Untuk menghadapi dampak dari PP No. 47 Tahun 2024, pelaku usaha perlu mengambil langkah-langkah strategis: 

 

1. Mengadopsi Teknologi Digital

 

Pelaku usaha harus segera berinvestasi dalam perangkat lunak yang mendukung integrasi dengan sistem DJP. Selain itu, pelatihan untuk staf akuntansi mengenai teknologi baru menjadi prioritas untuk memastikan kelancaran pelaporan. 

 

2. Evaluasi Keuangan Internal

 

Perusahaan perlu mengevaluasi dampak perubahan tarif pajak terhadap arus kas dan profitabilitas. Perencanaan keuangan yang matang dapat membantu memitigasi potensi beban pajak yang lebih tinggi di masa depan. 

 

3. Manfaatkan Insentif yang Tersedia

 

UMKM yang baru terdaftar harus memanfaatkan insentif perpajakan yang ditawarkan, termasuk keringanan tarif pajak.
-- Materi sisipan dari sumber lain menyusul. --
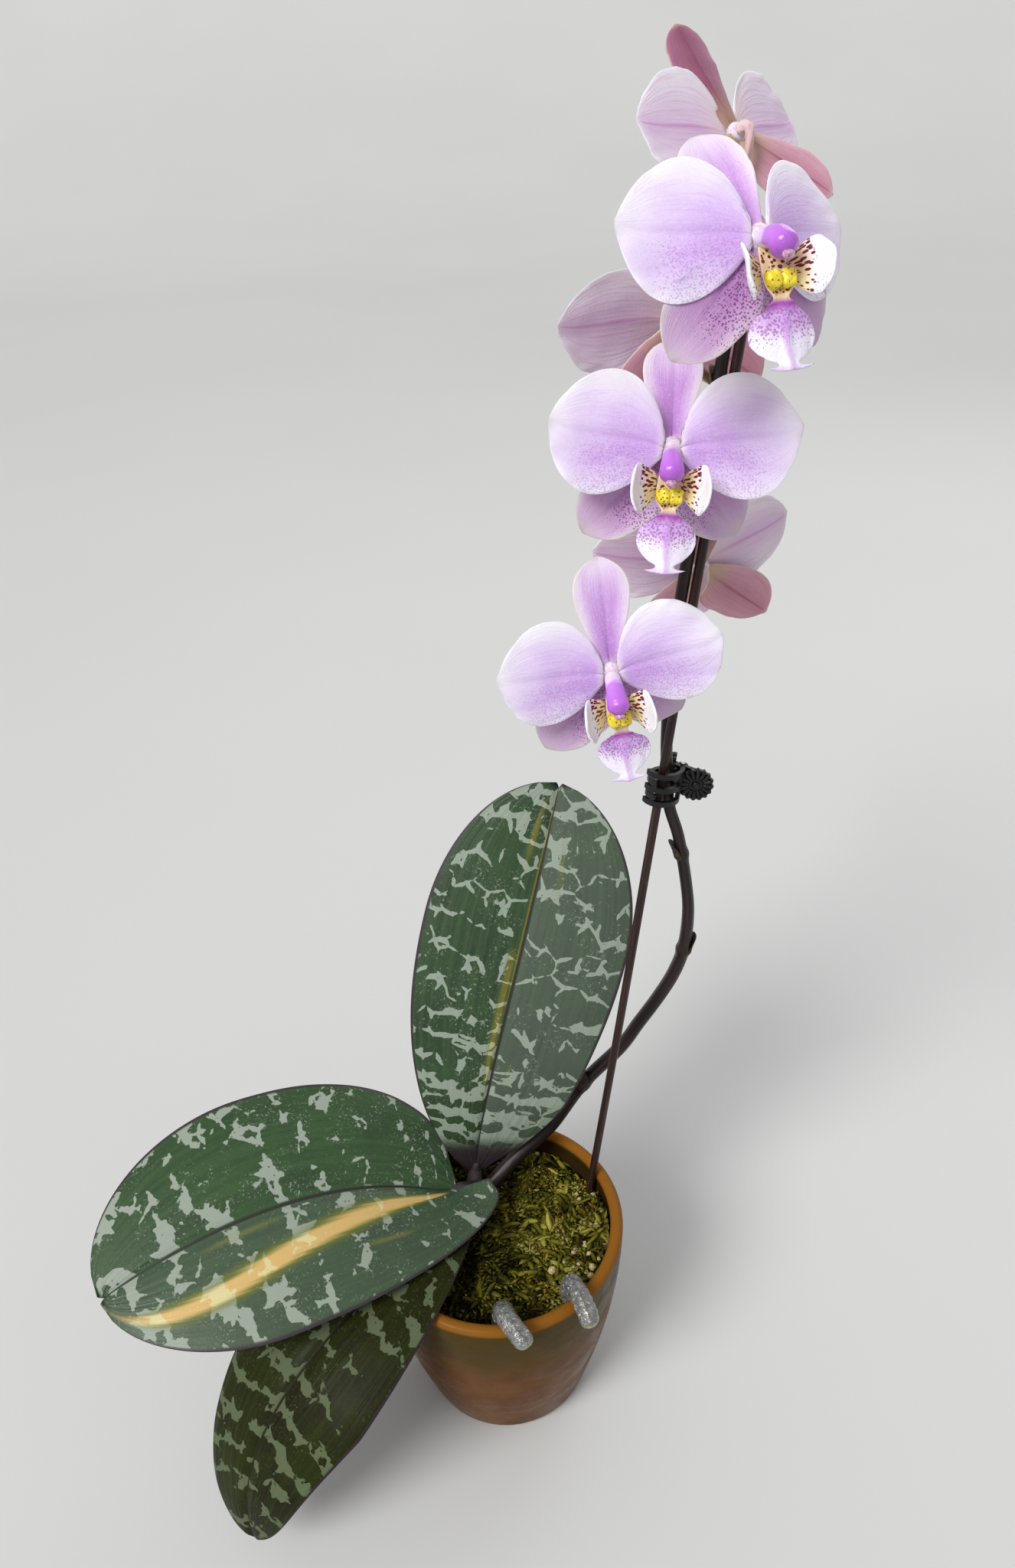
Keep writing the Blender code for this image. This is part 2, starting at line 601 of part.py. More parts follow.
def make_lip(name, bloom, material):
    """The lip: a floor that narrows and widens to an anchor-shaped tip, two ears and a callus."""
    path, widths = np.array(LIP_PATH), np.array(LIP_WIDTHS)
    x = np.array((-1.0, 0.0, 1.0))[None, :] * widths[:, None]
    grid = np.stack([x, path[:, 1:2] + 0 * x, path[:, 2:3] - 0.06 * x ** 2], -1)
    scale = bloom["size"]
    floor = as_mesh_object(blade("floor", grid[:, ::-1] * scale, BLADE_THICKNESS), "floor")
    parts = [as_mesh_object(blade("ear", lobe_grid(side) * scale, BLADE_THICKNESS), "ear")
             for side in (1, -1)]
    parts.append(ball("callus", CALLUS_AT, CALLUS_SIZE, scale, 1))
    return join_all(name, floor, parts, material, "MANIFOLD")


def make_column(name, bloom, material):
    scale = bloom["size"]
    return tube(name, np.array(COLUMN_PATH) * scale, np.array(COLUMN_RADII) * scale, material)


def make_stalk(name, bloom, material):
    """The bloom's stalk, from its node on the spike round to the back of its heart."""
    node = spike_at(bloom["node"])
    back = place_bloom(((0, 0, SEPAL_DROP - HEART_RADIUS - GAP), (0, 0, -STALK_APPROACH)), bloom)
    way = math.radians(bloom["leaves"])
    outward = np.array((math.cos(way), math.sin(way), 0.0))
    along = unit(spike_at(bloom["node"] + 3) - spike_at(bloom["node"] - 3))
    outward = unit(outward - (outward @ along) * along)
    start = node + outward * (spike_radius(bloom["node"]) + NODE_SWELL + GAP + 0.15)
    path = bezier((start, start + outward * STALK_REACH, back[1], back[0]), np.linspace(0, 1, 7))
    stalk = tube(name, path, np.linspace(STALK_RADIUS, STALK_RADIUS * 1.15, 7), material)
    stalk.data.bevel_resolution = 1
    return stalk


def clip_frame():
    """The clip's own axes in the world, and the middle of its claws."""
    low, high = stake_at(CLIP_HEIGHT - 5), stake_at(CLIP_HEIGHT + 5)
    up = unit(high - low)
    right = unit(np.array((1.0, 0.0, 0.0)) - up[0] * up)
    back = np.cross(up, right)
    centre = stake_at(CLIP_HEIGHT) + right * CLIP_CENTRE[0] + back * CLIP_CENTRE[1]
    turn = math.radians(CLIP_TURN)
    hinge_way = right * math.cos(turn) + back * math.sin(turn)
    back_way = np.cross(up, hinge_way)
    return centre, np.stack([hinge_way, back_way, up], 1)


def band(name, outline, low, high):
    """A solid with a flat outline in the clip's x and y, from one height to another."""
    count = len(outline)
    verts = [(x, y, z) for z in (low, high) for x, y in outline]
    faces = [tuple(range(count)), tuple(range(2 * count - 1, count - 1, -1))]
    faces += [(k, (k + 1) % count, (k + 1) % count + count, k + count) for k in range(count)]
    obj = add_object(name, verts, faces)
    face_outwards(obj)
    return obj


def claw_outline(side, start, end, steps, flare):
    """A curved strip along the claw oval, side 1 at the back and -1 at the front."""
    angles = np.radians(np.linspace(start, end, steps))
    out = np.linspace(0, 1, steps) ** 4 * flare
    inner, outer = [], []
    for a, f in zip(angles, out):
        for rim, half in ((inner, -CLAW_THICK / 2), (outer, CLAW_THICK / 2)):
            rim.append(((CLAW_OVAL[0] + half + f) * math.cos(a),
                        side * (CLAW_OVAL[1] + half + f) * math.sin(a)))
    return inner + outer[::-1]


def disc_outline():
    """A daisy outline: ribs round a disc, in the disc's own plane."""
    angles = np.linspace(0, 2 * math.pi, DISC_RIBS * 3, endpoint=False)
    radii = DISC_RADIUS + RIB_DEPTH * np.cos(DISC_RIBS * angles)
    return list(zip(radii * np.cos(angles), radii * np.sin(angles)))


def make_jaw(name, side, heights, knuckles, material):
    """One half of the clip: claws, the plate that joins them, knuckles, a lever and its disc."""
    lever = math.radians(LEVER_ANGLE)
    along = np.array((math.cos(lever), side * math.sin(lever)))
    outward = np.array((-math.sin(lever), side * math.cos(lever)))
    hinge = np.array((HINGE_AT, 0.0))
    top = max(abs(h) for h in heights) + CLAW_TALL / 2
    claw = claw_outline(side, *CLAW_ARC, 10, CLAW_FLARE)
    pieces = [band("claw", claw, h - CLAW_TALL / 2, h + CLAW_TALL / 2) for h in heights]
    plate = band("plate", claw_outline(side, *PLATE_ARC, 4, 0.0), -top + 0.05, top - 0.05)
    root = math.radians(CLAW_ARC[0])
    web_start = np.array((CLAW_OVAL[0] * math.cos(root), side * CLAW_OVAL[1] * math.sin(root)))
    disc_foot = hinge + along * DISC_AT + outward * (LEVER_OUT - DISC_THICK / 2 + 0.3)
    for low, high in knuckles:
        for target, width in zip((web_start, disc_foot), WEB_THICK):
            away = unit(target - hinge)
            across = np.array((-away[1], away[0])) * width / 2
            near = hinge + away * (KNUCKLE_RADIUS - 0.5)
            corners = [near - across, target - across, target + across, near + across]
            pieces.append(band("web", [tuple(c) for c in corners], low + 0.1, high - 0.1))
        turns = np.linspace(0, 2 * math.pi, 12, endpoint=False)
        ring = [(HINGE_AT + KNUCKLE_RADIUS * math.cos(a), KNUCKLE_RADIUS * math.sin(a)) for a in turns]
        pieces.append(band("knuckle", ring, low, high))
    middle = hinge + along * DISC_AT + outward * LEVER_OUT
    flat = disc_outline()
    faces = [tuple(range(len(flat))), tuple(range(2 * len(flat) - 1, len(flat) - 1, -1))]
    faces += [(k, (k + 1) % len(flat), (k + 1) % len(flat) + len(flat), k + len(flat))
              for k in range(len(flat))]
    verts = [(*(middle + along * x + outward * h), z) for h in (-DISC_THICK / 2, DISC_THICK / 2)
             for x, z in flat]
    disc = add_object("disc", verts, faces)
    face_outwards(disc)
    bore = rod_on_hinge("cut_" + name, PIN_RADIUS + GAP, PIN_LENGTH + 4)
    jaw = join_all(name, plate, pieces + [disc], material)
    cut_by(jaw, bore)
    return jaw, bore


def hold_at(obj, point):
    """Moves an object's origin to a point of its parent, and leaves its shape where it is."""
    place = Vector(point) * MM
    obj.data.transform(Matrix.Translation(-place))
    obj.location = place


def rod_on_hinge(name, radius, length, material=None):
    turns = np.linspace(0, 2 * math.pi, 10, endpoint=False)
    ring = [(HINGE_AT + radius * math.cos(a), radius * math.sin(a)) for a in turns]
    obj = band(name, ring, -length / 2, length / 2)
    if material:
        obj.data.materials.append(material)
    return obj


def make_spring(material):
    """A short coil round the pin, between the knuckles."""
    steps = 20
    turns = np.linspace(0, SPRING_TURNS * 2 * math.pi, steps)
    radius = PIN_RADIUS + GAP + SPRING_WIRE + 0.1
    coil = [(HINGE_AT + radius * math.cos(a), radius * math.sin(a), -0.95 + 1.9 * k / (steps - 1))
            for k, a in enumerate(turns)]
    spring = tube("clip_spring", coil, [SPRING_WIRE] * steps, material)
    spring.data.bevel_resolution = 1
    return spring


def make_clip(plastic, steel):
    spacing = CLAW_SPACING
    front = make_jaw("clip_jaw_front", -1, (-spacing, 0.0, spacing), FRONT_KNUCKLES, plastic)
    back = make_jaw("clip_jaw_back", 1, (-spacing / 2, spacing / 2), BACK_KNUCKLES, plastic)
    pin, spring = rod_on_hinge("clip_pin", PIN_RADIUS, PIN_LENGTH, steel), make_spring(steel)
    frame = add_frame("clip", *clip_frame())
    for made in (*front, *back, pin, spring):
        made.parent = frame
    hold_at(front[0], (HINGE_AT, 0.0, 0.0))


def make_pot_group(colours):
    """The pot, its filling and moss, with plain holes where the stem, roots and stake stand."""
    make_pot(colours["glaze"])
    mix, moss = make_mix(colours["mix"]), make_moss(colours["moss"])
    make_stem("stem_base", colours["stem"])
    stem_cut = make_stem("cut_stem", grow=GAP)
    stake = stake_points()
    tube("stake", stake, [STAKE_RADIUS] * len(stake), colours["stake"])
    sunk = [place for place in stake if place[2] < POT_HEIGHT + 40.0]
    sunk[0] = sunk[0] - (0.0, 0.0, GAP)
    stake_cut = tube("cut_stake", sunk, [STAKE_RADIUS] * len(sunk), grow=GAP)
    cutters = [stem_cut, as_mesh_object(stake_cut, "cut_stake")]
    for name, points in ROOTS.items():
        make_root(name, points, colours["root"])
        root_cut = make_root("cut_" + name, points, grow=GAP * 1.6)
        cutters.append(as_mesh_object(root_cut, "cut_" + name))
    for cutter in cutters:
        cut_by(mix, cutter, "MANIFOLD")
        cut_by(moss, cutter, "MANIFOLD")
    return stem_cut


def make_leaves(material, stem_cut):
    for name, leaf in LEAVES.items():
        made = blade(name, leaf_grid(leaf, LEAF_CELLS), LEAF_THICKNESS, material)
        cut_by(made, stem_cut)


def make_blooms(colours):
    for k, bloom in enumerate(BLOOMS, 1):
        frame = add_frame(f"bloom_{k}", bloom["at"], bloom_turn(bloom))
        for made in (make_petals(f"bloom_{k}_petals", bloom, colours["petal"]),
                     make_lip(f"bloom_{k}_lip", bloom, colours["lip"]),
                     make_column(f"bloom_{k}_column", bloom, colours["column"])):
            made.parent = frame
        make_stalk(f"bloom_{k}_stalk", bloom, colours["stalk"])


def main():
    clear_scene()
    colours = {
        "glaze": make_material("amber glaze", (0.36, 0.15, 0.03), 0.3),
        "mix": make_material("potting mix", (0.09, 0.055, 0.03), 0.95),
        "moss": make_material("moss", (0.17, 0.19, 0.03), 0.95),
        "stem": make_material("stem", (0.11, 0.09, 0.05), 0.6),
        "leaf": make_material("mottled leaf", (0.06, 0.11, 0.06), 0.4),
        "root": make_material("aerial root", (0.48, 0.48, 0.46), 0.5),
        "stake": make_material("stake", (0.03, 0.015, 0.012), 0.45),
        "spike": make_material("spike", (0.035, 0.02, 0.018), 0.5),
        "stalk": make_material("flower stalk", (0.42, 0.28, 0.27), 0.5),
        "petal": make_material("lilac petal", (0.72, 0.48, 0.76), 0.55),
        "lip": make_material("lip", (0.85, 0.74, 0.83), 0.5),
        "column": make_material("column", (0.5, 0.17, 0.66), 0.45),
        "plastic": make_material("black plastic", (0.012, 0.012, 0.013), 0.35),
        "steel": make_material("steel", (0.5, 0.5, 0.5), 0.35, 1.0),
    }
    stem_cut = make_pot_group(colours)
    make_leaves(colours["leaf"], stem_cut)
    cut_by(make_spike(colours["spike"]), stem_cut)
    make_clip(colours["plastic"], colours["steel"])
    make_blooms(colours)


main()
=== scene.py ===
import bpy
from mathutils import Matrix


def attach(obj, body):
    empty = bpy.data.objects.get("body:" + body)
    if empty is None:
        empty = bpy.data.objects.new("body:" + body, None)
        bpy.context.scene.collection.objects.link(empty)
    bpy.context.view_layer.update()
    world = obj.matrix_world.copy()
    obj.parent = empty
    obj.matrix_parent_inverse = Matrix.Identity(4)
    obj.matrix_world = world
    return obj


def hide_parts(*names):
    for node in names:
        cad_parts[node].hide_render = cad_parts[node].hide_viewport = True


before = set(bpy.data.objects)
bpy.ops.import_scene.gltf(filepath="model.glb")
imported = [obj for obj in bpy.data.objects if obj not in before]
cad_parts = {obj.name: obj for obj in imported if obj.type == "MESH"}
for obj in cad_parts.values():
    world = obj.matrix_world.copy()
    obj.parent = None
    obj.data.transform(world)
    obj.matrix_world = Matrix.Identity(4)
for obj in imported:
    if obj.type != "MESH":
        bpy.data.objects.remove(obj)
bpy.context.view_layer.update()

import math

import bmesh
import bpy
import numpy as np
from mathutils import Matrix, Vector

# A potted moth orchid. Lengths are in millimetres here and angles in degrees; +Z is up and the
# front of the plant is -Y. Each piece is worked out in place and its object stays at the origin.
mm = 0.001
up = np.array((0, 0, 1.0))
print("frame loaded")


# curves and small sums
def unit(rows):
    # each row divided by its own length
    rows = np.asarray(rows, float)
    return rows / np.maximum(np.linalg.norm(rows, axis=-1, keepdims=True), 1e-9)


def turnBy(axis, degrees):
    # right-handed turn about one axis, as a 3 x 3 matrix
    c, s = math.cos(math.radians(degrees)), math.sin(math.radians(degrees))
    a, b = {"X": (1, 2), "Y": (2, 0), "Z": (0, 1)}[axis]
    turn = np.eye(3)
    turn[a, a] = turn[b, b] = c
    turn[a, b], turn[b, a] = -s, s
    return turn


def turnsOf(count):
    return np.linspace(0, 2 * math.pi, count, endpoint=False)


def bezier(points, t):
    # cubic Bezier: the four points weighted by (1-t)^3, 3(1-t)^2 t, 3(1-t) t^2 and t^3
    a, b, c, d = np.array(points, float)
    t = np.asarray(t, float)[:, None]
    return (1 - t) ** 3 * a + 3 * (1 - t) ** 2 * t * b + 3 * (1 - t) * t * t * c + t ** 3 * d


def curveThrough(points, count):
    # Catmull-Rom curve through the points, then spaced evenly along its length
    pts = np.array(points, float)
    ends = np.vstack([2 * pts[0] - pts[1], pts, 2 * pts[-1] - pts[-2]])
    s = np.linspace(0, len(pts) - 1, 12 * len(pts))
    k = np.minimum(s.astype(int), len(pts) - 2)
    t = (s - k)[:, None]
    a, b, c, d = ends[k], ends[k + 1], ends[k + 2], ends[k + 3]
    fine = 0.5 * (2 * b + (c - a) * t + (2 * a - 5 * b + 4 * c - d) * t * t
                  + (3 * b - a - 3 * c + d) * t ** 3)
    run = runAlong(fine[:, :3])
    even = np.linspace(0, run[-1], count)
    return np.stack([np.interp(even, run, column) for column in fine.T], 1)


def curveWith(points, values, count):
    # the same curve with one more value carried along it, as its points and its values
    rows = curveThrough([(*point, value) for point, value in zip(points, values)], count)
    return rows[:, :3], rows[:, 3]


def runAlong(points):
    # how far each point lies along a line, measured from its first point
    return np.concatenate([[0], np.cumsum(np.linalg.norm(np.diff(points, axis=0), axis=1))])


def ripple(x, y, seed, size, waves=5):
    # sum of a few sine waves whose ways and phases come from the seed; size is the longest wave
    dice = np.random.default_rng(seed)
    total = np.zeros(np.broadcast(x, y).shape)
    for n in range(waves):
        way, phase = dice.uniform(0, 2 * math.pi, 2)
        turn = (x * math.cos(way) + y * math.sin(way)) * 2 * math.pi * (1 + 0.7 * n) / size
        total = total + np.sin(turn + phase) / (1 + 0.6 * n)
    return total / waves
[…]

Selain itu, kolaborasi dengan konsultan pajak atau mengikuti pelatihan pajak dapat membantu pelaku usaha memahami kewajiban dan haknya sebagai wajib pajak. 

 

 

Baca juga: Panduan Lengkap untuk Pengusaha dalam Menghadapi Audit Pajak

 

 

4. Tingkatkan Kepatuhan

 

Dengan penguatan pengawasan oleh DJP, pelaku usaha harus memastikan bahwa semua kewajiban perpajakan, termasuk pelaporan dan pembayaran, dilakukan secara tepat waktu dan akurat untuk menghindari sanksi. 

 

 

Potensi Dampak Jangka Panjang

 

Dalam jangka panjang, PP No. 47 Tahun 2024 diharapkan dapat membawa dampak positif bagi ekosistem bisnis dan perekonomian nasional. Digitalisasi perpajakan dapat meningkatkan transparansi dan akuntabilitas, sehingga mendorong iklim investasi yang lebih baik. Penurunan tarif PPh badan usaha juga dapat memperkuat daya saing perusahaan Indonesia di pasar global, sementara dukungan terhadap UMKM menjadi fondasi penting bagi pertumbuhan ekonomi inklusif. 

 

Namun, tantangan dalam implementasi kebijakan ini, seperti kesiapan infrastruktur teknologi dan kesadaran wajib pajak, harus menjadi fokus utama pemerintah. Tanpa langkah mitigasi yang tepat, kebijakan ini berisiko meningkatkan beban administrasi bagi pelaku usaha kecil dan memperlambat adopsi digitalisasi. 

 

Kebijakan perpajakan di bawah kepemimpinan baru melalui PP No. 47 Tahun 2024 mencerminkan komitmen pemerintah untuk meningkatkan penerimaan pajak sekaligus mendukung pertumbuhan ekonomi. Bagi pelaku usaha, kebijakan ini menawarkan peluang sekaligus tantangan yang memerlukan adaptasi dan strategi yang tepat. Dengan kerja sama yang baik antara pemerintah dan dunia usaha, implementasi kebijakan ini dapat menjadi katalisator untuk sistem perpajakan yang lebih efisien, adil, dan inklusif di masa depan.